→ **Directions for this task**
Give the entries again, word for word.

● ● ● ●

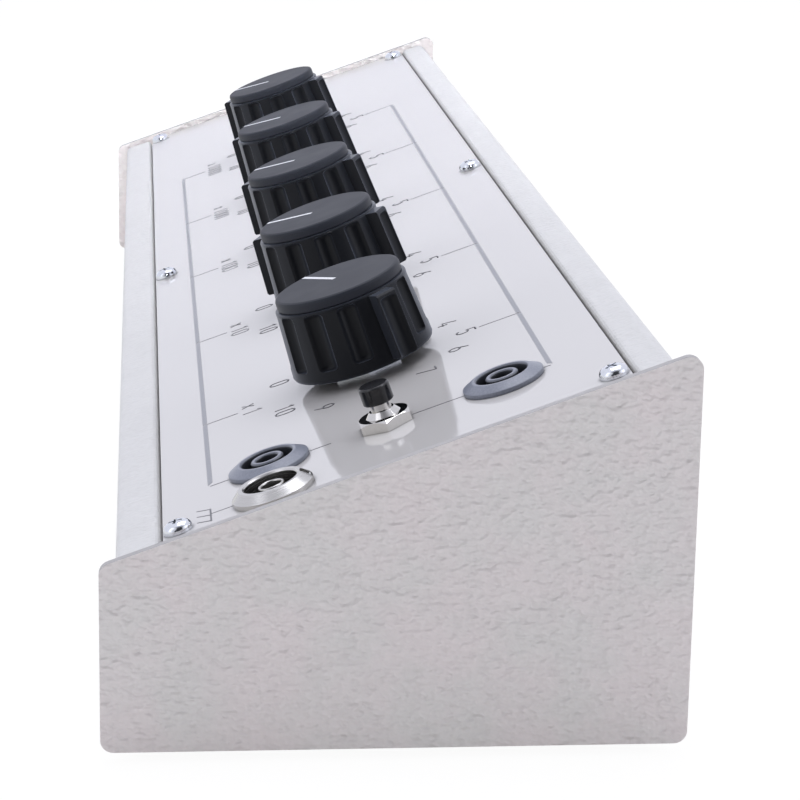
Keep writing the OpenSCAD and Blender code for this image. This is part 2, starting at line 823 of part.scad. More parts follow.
// Rings of a helix swept as a tube
module button_spring() {
    per = 12;
    n = spring_turns * per;
    low = button_wall - button_depth + spring_wire / 2;
    high = -chamber_top - collar_h - spring_wire / 2;
    ring = [for (k = [0:n], j = [0:5])
            let (a = k * 360 / per, b = j * 60, r = spring_r + spring_wire / 2 * cos(b))
            [r * cos(a), r * sin(a), low + (high - low) * k / n + spring_wire / 2 * sin(b)]];
    faces = concat([for (k = [0:n - 1], j = [0:5])
                    [k * 6 + j, k * 6 + (j + 1) % 6, (k + 1) * 6 + (j + 1) % 6, (k + 1) * 6 + j]],
                   [[5, 4, 3, 2, 1, 0]], [[for (j = [0:5]) n * 6 + j]]);
    color([0.7, 0.7, 0.7])
        on_panel()
            translate([sock_u, 0, 0])
                polyhedron(ring, faces, convexity = 8);
}

// Round wire along points
module wire(p) {
    for (i = [0:len(p) - 2])
        let (d = p[i + 1] - p[i])
            translate(p[i])
                rotate([0, acos(d.z / norm(d)), atan2(d.y, d.x)])
                    cylinder(h = norm(d), r = wire_r, $fn = 16);
    for (i = [1:1:len(p) - 2])
        translate(p[i])
            sphere(wire_r + eps, $fn = 16);
}

// Bus from the last board to a socket's tag, and its branch to the button, which meets pin and tag square
module bus(s) {
    z = -board_under - wire_r;
    tag_z = -sock_depth - stub_l - tag_l / 2;
    tag_v = sock_off - tag_w / 2;
    pin_z = -button_depth - button_pin.z + 1;
    pin_v = button_pin_v + button_pin.y / 2;
    far = knob_u(len(dial) - 1) - board_l / 2 + 4;
    near = knob_u(0) + board_l / 2 + 2;
    color([0.75, 0.76, 0.78])
        on_panel() {
            wire([[far, s * bus_v, z], [near, s * bus_v, z], [near + 6, s * sock_off, tag_z],
                  [sock_u - tag_t / 2, s * sock_off, tag_z]]);
            wire([[sock_u, s * pin_v, pin_z], [sock_u, s * (pin_v + lead_l), pin_z],
                  [sock_u, s * (tag_v - lead_l), tag_z], [sock_u, s * tag_v, tag_z]]);
        }
}

module front_bus() {
    bus(-1);
}

module rear_bus() {
    bus(1);
}

// From the chassis contact's tag to a lug under the nut of the foot beside it
module earth_wire() {
    start = side(-sock_off, -earth_depth - stub_l - tag_l / 2);
    low = foot_h + sheet_t;
    color([0.20, 0.55, 0.20]) {
        wire([[earth_u - tag_t / 2, start[0], start[1]], [earth_u - 4, start[0], start[1]],
              [foot_x, -foot_y + 7, low + wire_r + 3], [foot_x, -foot_y + 5, low + wire_r]]);
        translate([foot_x, -foot_y, low])
            difference() {
                union() {
                    cylinder(h = lug_t, r = 3.4);
                    translate([-1.5, 0, 0])
                        cube([3, 6, lug_t]);
                }
                translate([0, 0, -1])
                    cylinder(h = lug_t + 2, d = screw_d + 2 * hole_gap);
            }
    }
}

case_body();
left_end_plate();
right_end_plate();
control_panel();
panel_screws();
feet();
foot_screws();
foot_nuts();
knob_body(0);  // knob_body_1
knob_body(1);  // knob_body_2
knob_body(2);  // knob_body_3
knob_body(3);  // knob_body_4
knob_body(4);  // knob_body_5
knob_cap(0);  // knob_cap_1
knob_cap(1);  // knob_cap_2
knob_cap(2);  // knob_cap_3
knob_cap(3);  // knob_cap_4
knob_cap(4);  // knob_cap_5
knob_collet(0);  // knob_collet_1
knob_collet(1);  // knob_collet_2
knob_collet(2);  // knob_collet_3
knob_collet(3);  // knob_collet_4
knob_collet(4);  // knob_collet_5
switch_shaft(0);  // switch_shaft_1
switch_shaft(1);  // switch_shaft_2
switch_shaft(2);  // switch_shaft_3
switch_shaft(3);  // switch_shaft_4
switch_shaft(4);  // switch_shaft_5
switch_housing(0);  // switch_housing_1
switch_housing(1);  // switch_housing_2
switch_housing(2);  // switch_housing_3
switch_housing(3);  // switch_housing_4
switch_housing(4);  // switch_housing_5
decade_board(0);  // decade_board_1
decade_board(1);  // decade_board_2
decade_board(2);  // decade_board_3
decade_board(3);  // decade_board_4
decade_board(4);  // decade_board_5
capacitors(0);  // capacitors_1
capacitors(1);  // capacitors_2
capacitors(2);  // capacitors_3
capacitors(3);  // capacitors_4
capacitors(4);  // capacitors_5
switch_nuts();
front_socket();
rear_socket();
front_contact();
rear_contact();
chassis_socket();
chassis_contact();
socket_nuts();
button_bushing();
button_nut();
button_plunger();
button_cap();
button_spring();
front_bus();
rear_bus();
earth_wire();
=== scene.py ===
import math

import bmesh
import bpy
from mathutils import Matrix, Vector


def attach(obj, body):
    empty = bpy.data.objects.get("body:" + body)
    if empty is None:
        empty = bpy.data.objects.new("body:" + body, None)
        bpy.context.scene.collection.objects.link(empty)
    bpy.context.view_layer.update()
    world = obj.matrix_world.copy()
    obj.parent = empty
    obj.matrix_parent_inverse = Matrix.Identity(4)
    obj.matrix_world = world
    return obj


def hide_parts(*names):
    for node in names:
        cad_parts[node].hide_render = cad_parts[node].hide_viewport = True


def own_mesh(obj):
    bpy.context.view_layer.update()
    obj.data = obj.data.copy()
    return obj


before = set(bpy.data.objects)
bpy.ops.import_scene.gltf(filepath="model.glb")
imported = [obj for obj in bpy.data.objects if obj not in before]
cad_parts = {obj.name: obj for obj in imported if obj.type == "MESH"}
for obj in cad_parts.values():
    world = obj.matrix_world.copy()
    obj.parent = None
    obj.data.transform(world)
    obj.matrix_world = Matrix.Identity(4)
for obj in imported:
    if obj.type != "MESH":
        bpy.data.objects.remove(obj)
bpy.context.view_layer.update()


# Folded case: 1.2 mm sheet steel bent into base, walls and the narrow strips beside the panel.
# It is sprayed with a light grey paint that dries to a fine pebbled skin; painted shade darkens its creases and the
# hollows of its pebbles.
DRIFT_SCALE = 0.11
DRIFT_ENDS = (0.35, 0.65)
PEBBLE_STRETCH = (1, 0.7, 1.05)
PIT_ENDS = (0.24, 0.36)
PIT_DEPTH = 0.03
VALLEY_SHADE_ENDS = (0.27, 0.66)
CREASE_REACH = 0.0007


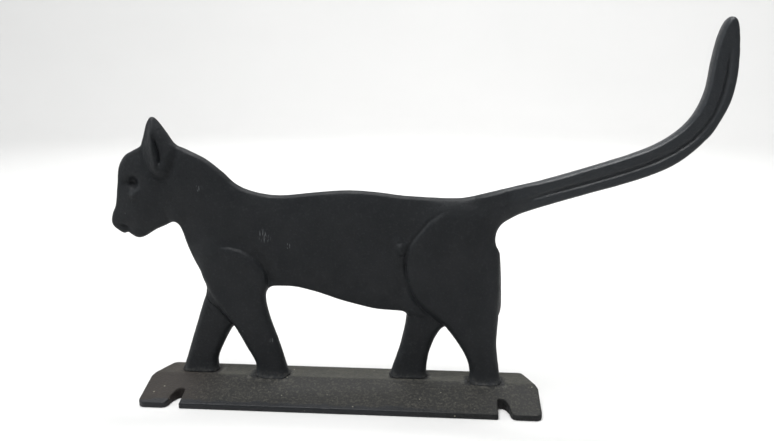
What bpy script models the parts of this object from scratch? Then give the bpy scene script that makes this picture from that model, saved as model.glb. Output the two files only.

● ● ● ●

→ **Result for this task**
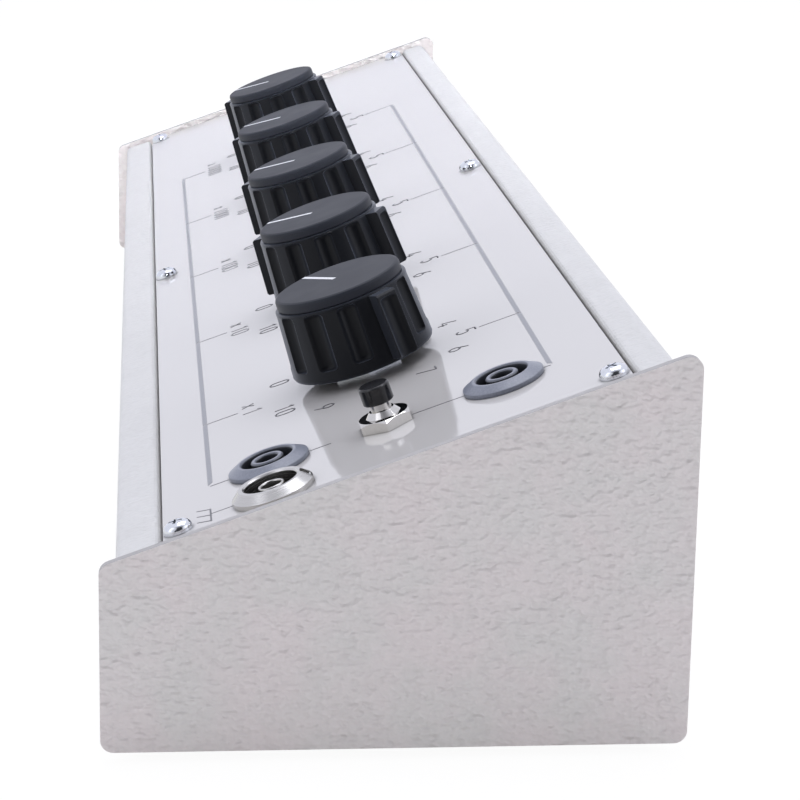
Keep writing the OpenSCAD and Blender code for this image. This is part 2, starting at line 823 of part.scad. More parts follow.
// Rings of a helix swept as a tube
module button_spring() {
    per = 12;
    n = spring_turns * per;
    low = button_wall - button_depth + spring_wire / 2;
    high = -chamber_top - collar_h - spring_wire / 2;
    ring = [for (k = [0:n], j = [0:5])
            let (a = k * 360 / per, b = j * 60, r = spring_r + spring_wire / 2 * cos(b))
            [r * cos(a), r * sin(a), low + (high - low) * k / n + spring_wire / 2 * sin(b)]];
    faces = concat([for (k = [0:n - 1], j = [0:5])
                    [k * 6 + j, k * 6 + (j + 1) % 6, (k + 1) * 6 + (j + 1) % 6, (k + 1) * 6 + j]],
                   [[5, 4, 3, 2, 1, 0]], [[for (j = [0:5]) n * 6 + j]]);
    color([0.7, 0.7, 0.7])
        on_panel()
            translate([sock_u, 0, 0])
                polyhedron(ring, faces, convexity = 8);
}

// Round wire along points
module wire(p) {
    for (i = [0:len(p) - 2])
        let (d = p[i + 1] - p[i])
            translate(p[i])
                rotate([0, acos(d.z / norm(d)), atan2(d.y, d.x)])
                    cylinder(h = norm(d), r = wire_r, $fn = 16);
    for (i = [1:1:len(p) - 2])
        translate(p[i])
            sphere(wire_r + eps, $fn = 16);
}

// Bus from the last board to a socket's tag, and its branch to the button, which meets pin and tag square
module bus(s) {
    z = -board_under - wire_r;
    tag_z = -sock_depth - stub_l - tag_l / 2;
    tag_v = sock_off - tag_w / 2;
    pin_z = -button_depth - button_pin.z + 1;
    pin_v = button_pin_v + button_pin.y / 2;
    far = knob_u(len(dial) - 1) - board_l / 2 + 4;
    near = knob_u(0) + board_l / 2 + 2;
    color([0.75, 0.76, 0.78])
        on_panel() {
            wire([[far, s * bus_v, z], [near, s * bus_v, z], [near + 6, s * sock_off, tag_z],
                  [sock_u - tag_t / 2, s * sock_off, tag_z]]);
            wire([[sock_u, s * pin_v, pin_z], [sock_u, s * (pin_v + lead_l), pin_z],
                  [sock_u, s * (tag_v - lead_l), tag_z], [sock_u, s * tag_v, tag_z]]);
        }
}

module front_bus() {
    bus(-1);
}

module rear_bus() {
    bus(1);
}

// From the chassis contact's tag to a lug under the nut of the foot beside it
module earth_wire() {
    start = side(-sock_off, -earth_depth - stub_l - tag_l / 2);
    low = foot_h + sheet_t;
    color([0.20, 0.55, 0.20]) {
        wire([[earth_u - tag_t / 2, start[0], start[1]], [earth_u - 4, start[0], start[1]],
              [foot_x, -foot_y + 7, low + wire_r + 3], [foot_x, -foot_y + 5, low + wire_r]]);
        translate([foot_x, -foot_y, low])
            difference() {
                union() {
                    cylinder(h = lug_t, r = 3.4);
                    translate([-1.5, 0, 0])
                        cube([3, 6, lug_t]);
                }
                translate([0, 0, -1])
                    cylinder(h = lug_t + 2, d = screw_d + 2 * hole_gap);
            }
    }
}

case_body();
left_end_plate();
right_end_plate();
control_panel();
panel_screws();
feet();
foot_screws();
foot_nuts();
knob_body(0);  // knob_body_1
knob_body(1);  // knob_body_2
knob_body(2);  // knob_body_3
knob_body(3);  // knob_body_4
knob_body(4);  // knob_body_5
knob_cap(0);  // knob_cap_1
knob_cap(1);  // knob_cap_2
knob_cap(2);  // knob_cap_3
knob_cap(3);  // knob_cap_4
knob_cap(4);  // knob_cap_5
knob_collet(0);  // knob_collet_1
knob_collet(1);  // knob_collet_2
knob_collet(2);  // knob_collet_3
knob_collet(3);  // knob_collet_4
knob_collet(4);  // knob_collet_5
switch_shaft(0);  // switch_shaft_1
switch_shaft(1);  // switch_shaft_2
switch_shaft(2);  // switch_shaft_3
switch_shaft(3);  // switch_shaft_4
switch_shaft(4);  // switch_shaft_5
switch_housing(0);  // switch_housing_1
switch_housing(1);  // switch_housing_2
switch_housing(2);  // switch_housing_3
switch_housing(3);  // switch_housing_4
switch_housing(4);  // switch_housing_5
decade_board(0);  // decade_board_1
decade_board(1);  // decade_board_2
decade_board(2);  // decade_board_3
decade_board(3);  // decade_board_4
decade_board(4);  // decade_board_5
capacitors(0);  // capacitors_1
capacitors(1);  // capacitors_2
capacitors(2);  // capacitors_3
capacitors(3);  // capacitors_4
capacitors(4);  // capacitors_5
switch_nuts();
front_socket();
rear_socket();
front_contact();
rear_contact();
chassis_socket();
chassis_contact();
socket_nuts();
button_bushing();
button_nut();
button_plunger();
button_cap();
button_spring();
front_bus();
rear_bus();
earth_wire();
=== scene.py ===
import math

import bmesh
import bpy
from mathutils import Matrix, Vector


def attach(obj, body):
    empty = bpy.data.objects.get("body:" + body)
    if empty is None:
        empty = bpy.data.objects.new("body:" + body, None)
        bpy.context.scene.collection.objects.link(empty)
    bpy.context.view_layer.update()
    world = obj.matrix_world.copy()
    obj.parent = empty
    obj.matrix_parent_inverse = Matrix.Identity(4)
    obj.matrix_world = world
    return obj


def hide_parts(*names):
    for node in names:
        cad_parts[node].hide_render = cad_parts[node].hide_viewport = True


def own_mesh(obj):
    bpy.context.view_layer.update()
    obj.data = obj.data.copy()
    return obj


before = set(bpy.data.objects)
bpy.ops.import_scene.gltf(filepath="model.glb")
imported = [obj for obj in bpy.data.objects if obj not in before]
cad_parts = {obj.name: obj for obj in imported if obj.type == "MESH"}
for obj in cad_parts.values():
    world = obj.matrix_world.copy()
    obj.parent = None
    obj.data.transform(world)
    obj.matrix_world = Matrix.Identity(4)
for obj in imported:
    if obj.type != "MESH":
        bpy.data.objects.remove(obj)
bpy.context.view_layer.update()


# Folded case: 1.2 mm sheet steel bent into base, walls and the narrow strips beside the panel.
# It is sprayed with a light grey paint that dries to a fine pebbled skin; painted shade darkens its creases and the
# hollows of its pebbles.
DRIFT_SCALE = 0.11
DRIFT_ENDS = (0.35, 0.65)
PEBBLE_STRETCH = (1, 0.7, 1.05)
PIT_ENDS = (0.24, 0.36)
PIT_DEPTH = 0.03
VALLEY_SHADE_ENDS = (0.27, 0.66)
CREASE_REACH = 0.0007


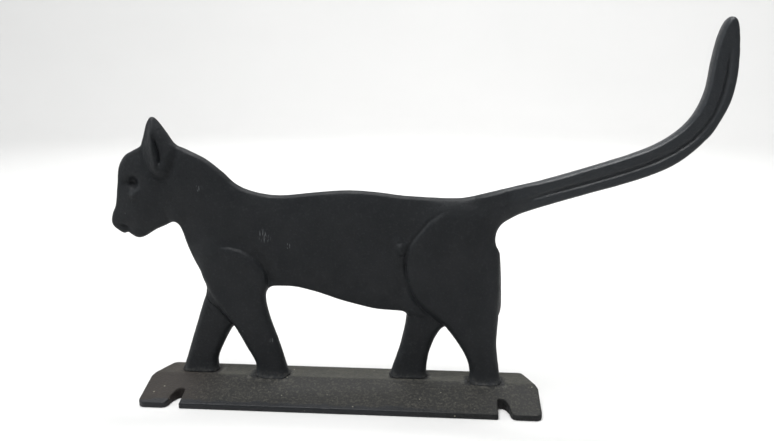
What bpy script models the parts of this object from scratch? Then give the bpy scene script that makes this picture from that model, saved as model.glb. Output the two files only.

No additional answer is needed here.